§ LISTED ENTRIES
__________________________________________________

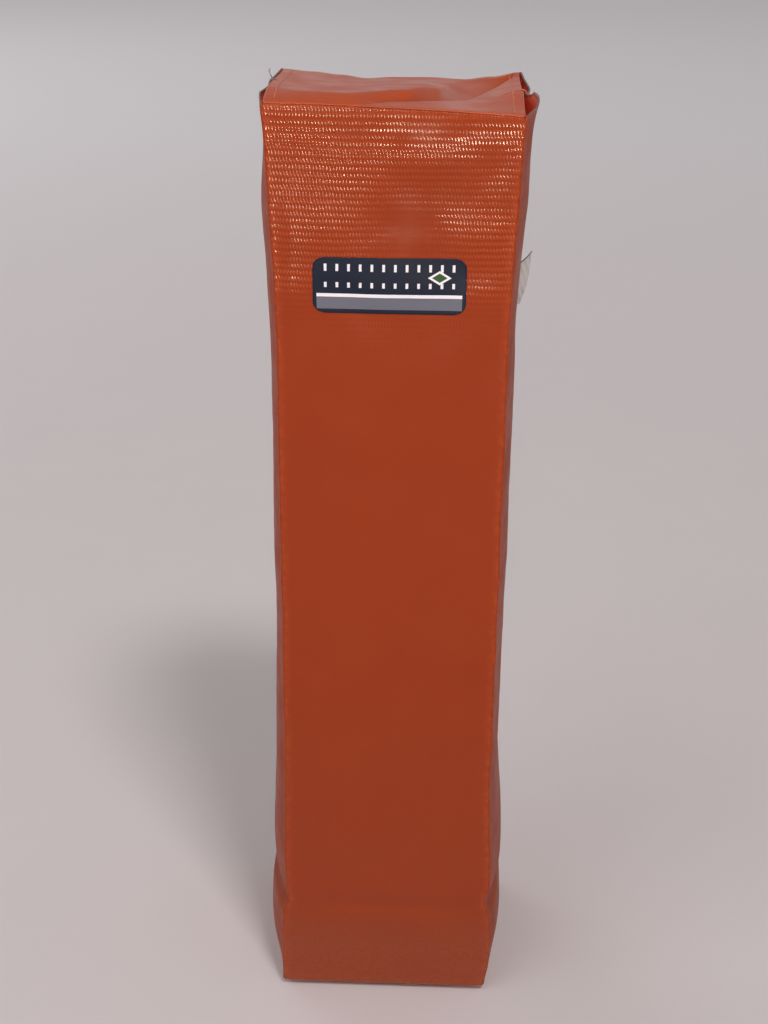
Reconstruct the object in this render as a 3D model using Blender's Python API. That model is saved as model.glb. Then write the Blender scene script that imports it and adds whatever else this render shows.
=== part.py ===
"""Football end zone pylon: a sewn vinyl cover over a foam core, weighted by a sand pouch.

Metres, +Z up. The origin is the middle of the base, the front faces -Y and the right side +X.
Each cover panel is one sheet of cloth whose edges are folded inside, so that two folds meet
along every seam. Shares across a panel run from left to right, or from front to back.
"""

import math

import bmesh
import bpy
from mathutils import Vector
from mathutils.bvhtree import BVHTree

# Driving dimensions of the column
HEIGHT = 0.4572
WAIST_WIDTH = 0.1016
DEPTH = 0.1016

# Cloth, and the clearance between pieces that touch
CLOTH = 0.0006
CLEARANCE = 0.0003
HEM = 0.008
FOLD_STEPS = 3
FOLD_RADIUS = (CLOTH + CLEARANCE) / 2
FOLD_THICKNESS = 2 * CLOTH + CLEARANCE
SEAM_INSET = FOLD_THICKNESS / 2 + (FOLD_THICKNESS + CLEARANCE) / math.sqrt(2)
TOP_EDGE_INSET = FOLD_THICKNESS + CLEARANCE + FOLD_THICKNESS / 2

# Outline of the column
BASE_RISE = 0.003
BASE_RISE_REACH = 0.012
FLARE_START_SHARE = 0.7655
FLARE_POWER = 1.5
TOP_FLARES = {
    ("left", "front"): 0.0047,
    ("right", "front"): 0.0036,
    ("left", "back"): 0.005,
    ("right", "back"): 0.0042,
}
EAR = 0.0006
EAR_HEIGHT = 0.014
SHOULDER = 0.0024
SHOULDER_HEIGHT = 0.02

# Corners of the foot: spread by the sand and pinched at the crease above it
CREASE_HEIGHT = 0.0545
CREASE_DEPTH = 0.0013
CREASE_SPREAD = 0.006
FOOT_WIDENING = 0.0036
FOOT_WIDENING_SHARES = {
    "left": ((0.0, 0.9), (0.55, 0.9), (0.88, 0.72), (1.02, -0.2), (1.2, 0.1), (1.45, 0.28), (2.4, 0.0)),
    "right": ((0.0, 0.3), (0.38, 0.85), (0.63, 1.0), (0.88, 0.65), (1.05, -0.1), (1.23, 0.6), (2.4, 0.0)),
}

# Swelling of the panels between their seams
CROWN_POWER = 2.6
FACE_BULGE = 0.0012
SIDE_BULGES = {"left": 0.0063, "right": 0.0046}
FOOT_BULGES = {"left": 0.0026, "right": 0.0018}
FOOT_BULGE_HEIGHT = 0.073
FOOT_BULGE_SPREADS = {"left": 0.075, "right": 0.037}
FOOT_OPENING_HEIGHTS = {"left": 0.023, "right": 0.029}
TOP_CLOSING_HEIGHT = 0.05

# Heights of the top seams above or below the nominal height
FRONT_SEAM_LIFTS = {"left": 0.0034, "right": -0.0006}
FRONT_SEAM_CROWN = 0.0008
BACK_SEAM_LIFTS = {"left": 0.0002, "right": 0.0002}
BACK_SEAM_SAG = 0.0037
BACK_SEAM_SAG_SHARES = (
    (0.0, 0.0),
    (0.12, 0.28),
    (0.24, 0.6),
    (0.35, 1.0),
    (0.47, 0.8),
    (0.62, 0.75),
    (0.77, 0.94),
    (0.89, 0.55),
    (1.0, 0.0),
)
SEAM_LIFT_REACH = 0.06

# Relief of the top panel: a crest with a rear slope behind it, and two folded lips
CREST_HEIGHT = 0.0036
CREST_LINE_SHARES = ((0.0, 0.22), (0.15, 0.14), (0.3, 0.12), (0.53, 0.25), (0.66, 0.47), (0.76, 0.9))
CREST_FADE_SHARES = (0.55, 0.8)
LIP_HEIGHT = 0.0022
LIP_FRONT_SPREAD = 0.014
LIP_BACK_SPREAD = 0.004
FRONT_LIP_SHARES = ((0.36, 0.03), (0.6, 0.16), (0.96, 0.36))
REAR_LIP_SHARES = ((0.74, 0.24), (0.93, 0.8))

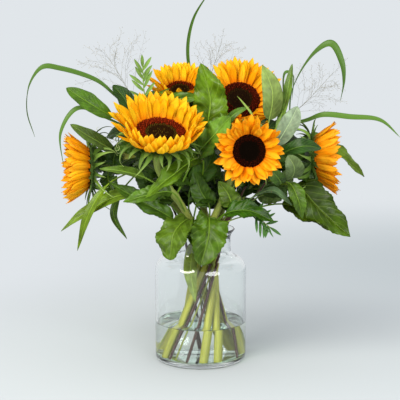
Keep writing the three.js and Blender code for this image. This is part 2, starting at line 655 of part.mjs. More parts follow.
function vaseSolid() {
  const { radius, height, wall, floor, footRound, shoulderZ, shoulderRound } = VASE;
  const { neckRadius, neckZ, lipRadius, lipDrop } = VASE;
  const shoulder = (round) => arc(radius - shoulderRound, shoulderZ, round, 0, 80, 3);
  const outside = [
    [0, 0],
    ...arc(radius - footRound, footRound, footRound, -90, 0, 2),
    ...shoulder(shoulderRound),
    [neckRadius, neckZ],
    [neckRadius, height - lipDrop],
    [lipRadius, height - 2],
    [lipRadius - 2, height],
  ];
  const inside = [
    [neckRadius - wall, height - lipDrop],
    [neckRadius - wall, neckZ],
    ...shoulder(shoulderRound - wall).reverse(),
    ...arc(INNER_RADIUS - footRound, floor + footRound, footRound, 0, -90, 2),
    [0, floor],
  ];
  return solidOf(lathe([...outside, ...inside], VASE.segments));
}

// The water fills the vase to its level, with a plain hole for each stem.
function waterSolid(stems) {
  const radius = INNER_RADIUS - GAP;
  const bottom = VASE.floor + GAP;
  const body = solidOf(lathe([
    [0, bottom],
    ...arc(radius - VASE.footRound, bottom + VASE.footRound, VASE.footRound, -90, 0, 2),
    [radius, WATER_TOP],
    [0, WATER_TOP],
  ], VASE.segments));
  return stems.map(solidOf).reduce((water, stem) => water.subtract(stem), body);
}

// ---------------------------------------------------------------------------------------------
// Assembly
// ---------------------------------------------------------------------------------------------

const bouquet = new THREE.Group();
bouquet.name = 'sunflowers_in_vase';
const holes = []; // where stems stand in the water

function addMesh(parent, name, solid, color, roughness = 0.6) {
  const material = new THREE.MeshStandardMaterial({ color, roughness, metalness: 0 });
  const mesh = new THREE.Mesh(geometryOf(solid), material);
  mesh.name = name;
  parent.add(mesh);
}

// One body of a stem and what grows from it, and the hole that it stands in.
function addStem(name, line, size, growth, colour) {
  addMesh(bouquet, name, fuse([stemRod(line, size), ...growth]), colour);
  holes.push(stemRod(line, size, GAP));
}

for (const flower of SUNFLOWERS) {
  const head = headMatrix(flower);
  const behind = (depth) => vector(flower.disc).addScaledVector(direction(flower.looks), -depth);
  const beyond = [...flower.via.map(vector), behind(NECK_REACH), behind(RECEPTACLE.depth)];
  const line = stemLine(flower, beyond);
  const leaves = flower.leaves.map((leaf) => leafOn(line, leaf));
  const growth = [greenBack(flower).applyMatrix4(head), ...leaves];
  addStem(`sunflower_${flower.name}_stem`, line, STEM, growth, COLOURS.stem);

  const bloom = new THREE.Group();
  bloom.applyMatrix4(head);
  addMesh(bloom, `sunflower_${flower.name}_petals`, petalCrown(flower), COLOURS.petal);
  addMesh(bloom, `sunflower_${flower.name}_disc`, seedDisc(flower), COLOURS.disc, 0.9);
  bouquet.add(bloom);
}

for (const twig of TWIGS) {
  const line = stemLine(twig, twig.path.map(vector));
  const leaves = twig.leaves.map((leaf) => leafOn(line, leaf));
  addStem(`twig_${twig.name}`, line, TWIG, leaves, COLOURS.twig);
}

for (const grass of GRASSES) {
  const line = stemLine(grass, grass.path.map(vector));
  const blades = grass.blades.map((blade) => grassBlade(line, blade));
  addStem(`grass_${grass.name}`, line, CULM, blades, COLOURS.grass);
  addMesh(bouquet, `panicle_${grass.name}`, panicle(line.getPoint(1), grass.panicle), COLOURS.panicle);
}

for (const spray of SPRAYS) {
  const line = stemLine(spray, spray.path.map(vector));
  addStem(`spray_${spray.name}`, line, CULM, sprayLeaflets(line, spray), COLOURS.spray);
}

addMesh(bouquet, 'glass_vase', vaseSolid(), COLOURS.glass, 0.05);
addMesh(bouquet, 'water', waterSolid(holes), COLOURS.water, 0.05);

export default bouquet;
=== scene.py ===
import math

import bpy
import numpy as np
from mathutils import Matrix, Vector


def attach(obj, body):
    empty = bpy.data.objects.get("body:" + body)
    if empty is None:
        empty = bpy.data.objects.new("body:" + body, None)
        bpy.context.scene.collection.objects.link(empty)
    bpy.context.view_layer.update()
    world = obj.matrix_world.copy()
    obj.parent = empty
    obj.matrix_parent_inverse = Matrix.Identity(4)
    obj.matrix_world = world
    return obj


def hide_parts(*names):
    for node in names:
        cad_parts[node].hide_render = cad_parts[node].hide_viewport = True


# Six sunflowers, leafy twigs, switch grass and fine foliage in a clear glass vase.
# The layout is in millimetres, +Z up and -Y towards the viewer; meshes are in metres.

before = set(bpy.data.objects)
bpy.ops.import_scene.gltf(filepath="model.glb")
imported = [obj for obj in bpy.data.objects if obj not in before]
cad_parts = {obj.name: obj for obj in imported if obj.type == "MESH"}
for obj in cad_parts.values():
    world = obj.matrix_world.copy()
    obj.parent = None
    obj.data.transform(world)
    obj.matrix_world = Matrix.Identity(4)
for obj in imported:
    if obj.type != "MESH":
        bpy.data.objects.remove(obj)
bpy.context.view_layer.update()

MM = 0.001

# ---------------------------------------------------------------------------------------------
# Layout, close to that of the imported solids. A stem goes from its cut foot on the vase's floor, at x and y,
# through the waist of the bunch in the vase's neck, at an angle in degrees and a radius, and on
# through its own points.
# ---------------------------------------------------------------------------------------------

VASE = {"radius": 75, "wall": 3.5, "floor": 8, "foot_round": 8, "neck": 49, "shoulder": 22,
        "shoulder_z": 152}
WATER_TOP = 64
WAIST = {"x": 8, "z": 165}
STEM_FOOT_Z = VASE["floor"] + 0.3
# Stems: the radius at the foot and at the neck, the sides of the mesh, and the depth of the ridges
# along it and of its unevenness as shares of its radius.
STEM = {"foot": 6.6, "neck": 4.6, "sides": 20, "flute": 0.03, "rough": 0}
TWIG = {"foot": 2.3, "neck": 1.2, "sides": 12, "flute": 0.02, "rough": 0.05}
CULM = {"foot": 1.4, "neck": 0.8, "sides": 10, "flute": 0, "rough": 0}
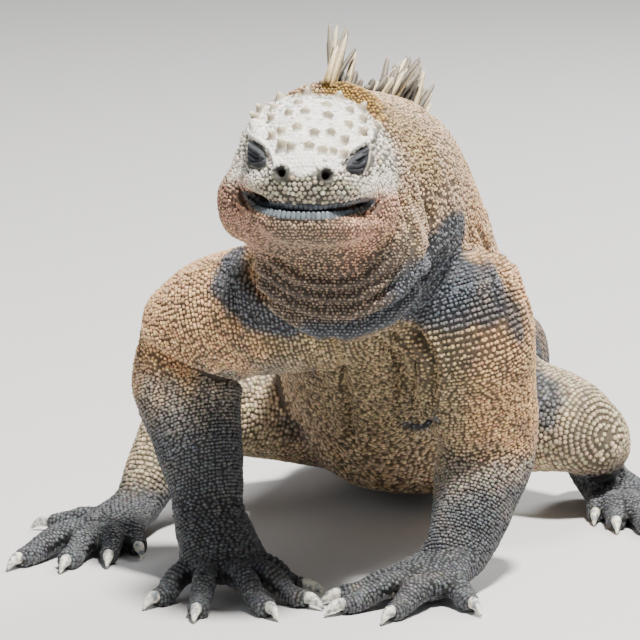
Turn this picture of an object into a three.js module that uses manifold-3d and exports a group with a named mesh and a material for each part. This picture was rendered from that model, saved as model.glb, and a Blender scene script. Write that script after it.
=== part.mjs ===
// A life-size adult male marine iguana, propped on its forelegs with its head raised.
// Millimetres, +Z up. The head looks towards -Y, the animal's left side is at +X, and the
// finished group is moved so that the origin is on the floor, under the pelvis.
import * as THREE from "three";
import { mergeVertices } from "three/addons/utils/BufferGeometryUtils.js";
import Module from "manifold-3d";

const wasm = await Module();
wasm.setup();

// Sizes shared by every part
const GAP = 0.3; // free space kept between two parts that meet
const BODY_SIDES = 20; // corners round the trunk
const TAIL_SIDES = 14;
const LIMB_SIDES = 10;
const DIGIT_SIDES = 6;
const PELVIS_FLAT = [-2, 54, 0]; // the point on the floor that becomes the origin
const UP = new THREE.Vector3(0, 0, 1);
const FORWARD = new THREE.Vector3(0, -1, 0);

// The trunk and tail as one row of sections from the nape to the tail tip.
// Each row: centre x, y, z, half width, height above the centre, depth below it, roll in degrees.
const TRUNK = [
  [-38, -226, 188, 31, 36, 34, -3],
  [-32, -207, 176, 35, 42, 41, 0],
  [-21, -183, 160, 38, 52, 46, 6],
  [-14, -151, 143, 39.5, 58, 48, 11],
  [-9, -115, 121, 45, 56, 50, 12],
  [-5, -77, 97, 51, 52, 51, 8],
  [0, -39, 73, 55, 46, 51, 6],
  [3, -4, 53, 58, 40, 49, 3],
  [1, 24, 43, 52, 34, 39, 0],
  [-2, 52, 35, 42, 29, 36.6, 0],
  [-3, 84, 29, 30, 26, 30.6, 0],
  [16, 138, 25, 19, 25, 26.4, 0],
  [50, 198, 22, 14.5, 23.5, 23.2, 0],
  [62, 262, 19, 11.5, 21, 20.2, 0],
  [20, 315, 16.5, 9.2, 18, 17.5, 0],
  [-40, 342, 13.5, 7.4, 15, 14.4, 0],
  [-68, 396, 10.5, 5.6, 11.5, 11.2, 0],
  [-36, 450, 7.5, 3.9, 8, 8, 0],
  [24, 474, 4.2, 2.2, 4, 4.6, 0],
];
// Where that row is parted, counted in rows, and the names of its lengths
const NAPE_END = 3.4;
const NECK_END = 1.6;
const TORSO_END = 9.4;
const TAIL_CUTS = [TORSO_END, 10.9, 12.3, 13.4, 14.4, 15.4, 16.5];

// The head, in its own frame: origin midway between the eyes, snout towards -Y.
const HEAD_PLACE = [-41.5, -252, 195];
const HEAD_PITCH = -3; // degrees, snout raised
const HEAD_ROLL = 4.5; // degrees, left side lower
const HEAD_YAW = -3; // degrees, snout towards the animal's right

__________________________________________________

§ SET TASK
Return the exact lines from the line with "for (const grass" to the line with "cad_parts[node].hide_render = cad_parts[node].hide_viewport", inclusive of both, with nothing added.

§ WRITTEN ANSWER
for (const grass of GRASSES) {
  const line = stemLine(grass, grass.path.map(vector));
  const blades = grass.blades.map((blade) => grassBlade(line, blade));
  addStem(`grass_${grass.name}`, line, CULM, blades, COLOURS.grass);
  addMesh(bouquet, `panicle_${grass.name}`, panicle(line.getPoint(1), grass.panicle), COLOURS.panicle);
}

for (const spray of SPRAYS) {
  const line = stemLine(spray, spray.path.map(vector));
  addStem(`spray_${spray.name}`, line, CULM, sprayLeaflets(line, spray), COLOURS.spray);
}

addMesh(bouquet, 'glass_vase', vaseSolid(), COLOURS.glass, 0.05);
addMesh(bouquet, 'water', waterSolid(holes), COLOURS.water, 0.05);

export default bouquet;
=== scene.py ===
import math

import bpy
import numpy as np
from mathutils import Matrix, Vector


def attach(obj, body):
    empty = bpy.data.objects.get("body:" + body)
    if empty is None:
        empty = bpy.data.objects.new("body:" + body, None)
        bpy.context.scene.collection.objects.link(empty)
    bpy.context.view_layer.update()
    world = obj.matrix_world.copy()
    obj.parent = empty
    obj.matrix_parent_inverse = Matrix.Identity(4)
    obj.matrix_world = world
    return obj


def hide_parts(*names):
    for node in names:
        cad_parts[node].hide_render = cad_parts[node].hide_viewport = True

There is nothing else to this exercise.